For our big challenge, we built a net out of modeling clay, but you could also build it out of Lego. Repeat the activity with the goal to blow the hearts into the net. It was surprisingly hard to blow the hearts into the net. The kids quickly learned about the physics of the water currents they were creating and how blowing into the net was actually pushing the hearts back out. Slow and gentle breaths were the key to success!

Chasing Hearts Valentine's Game is a fun challenge that has a science twist. Students will love watching the "magic" as their hearts lift and start to drift away. But using a little physics you can capture your hearts.

The Science Behind The Chasing Hearts Challenge

How do the hearts magically float? Dry erase markers are made with minimal adhesive so they are easy to wipe off of a surface. This also means they don’t adhere to the plate like a permanent marker (think Sharpie) would. Dry erase ink is also insoluble in water, so it won’t dissolve. Since the ink is also lighter than water it is more buoyant and floats on top of the water.

So when you draw on your plate the ink is barely adhering to the surface, although sometimes it does still adhere too well and those hearts don’t lift! When you pour the water over the hearts, the friction caused by the pouring water releasing the adhesive and since the ink is insoluble it doesn’t dissolve, staying in one piece (although they can easily fold in on themselves or break).
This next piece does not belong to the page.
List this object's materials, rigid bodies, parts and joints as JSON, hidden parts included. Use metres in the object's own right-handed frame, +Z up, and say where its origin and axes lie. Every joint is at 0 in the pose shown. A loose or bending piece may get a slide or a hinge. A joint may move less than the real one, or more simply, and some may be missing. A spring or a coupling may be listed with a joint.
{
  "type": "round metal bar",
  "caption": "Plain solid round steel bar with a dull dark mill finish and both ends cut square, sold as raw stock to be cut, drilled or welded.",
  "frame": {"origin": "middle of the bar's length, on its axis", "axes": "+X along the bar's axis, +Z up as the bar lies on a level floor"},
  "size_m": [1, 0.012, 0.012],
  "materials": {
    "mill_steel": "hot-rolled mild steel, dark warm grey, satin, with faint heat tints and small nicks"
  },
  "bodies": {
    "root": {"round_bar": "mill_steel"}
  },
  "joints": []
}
Once released the lighter ink hearts float to the surface of the water.

When you use the straw to focus the air you are blowing onto the heart and water, fiction is created that causes the water to ripple. Those ripples move through the water taking the heart with them. When you blow on the water into the enclosed space of the net, the waves bounce off the walls pushing back out the entrance. Have kids practice blowing in different ways and see if you can get the hearts to spin and dance around!

Chasing Hearts Valentine's Game is a fun challenge that has a science twist. Students will love watching the "magic" as their hearts lift and start to drift away. But using a little physics you can capture your hearts.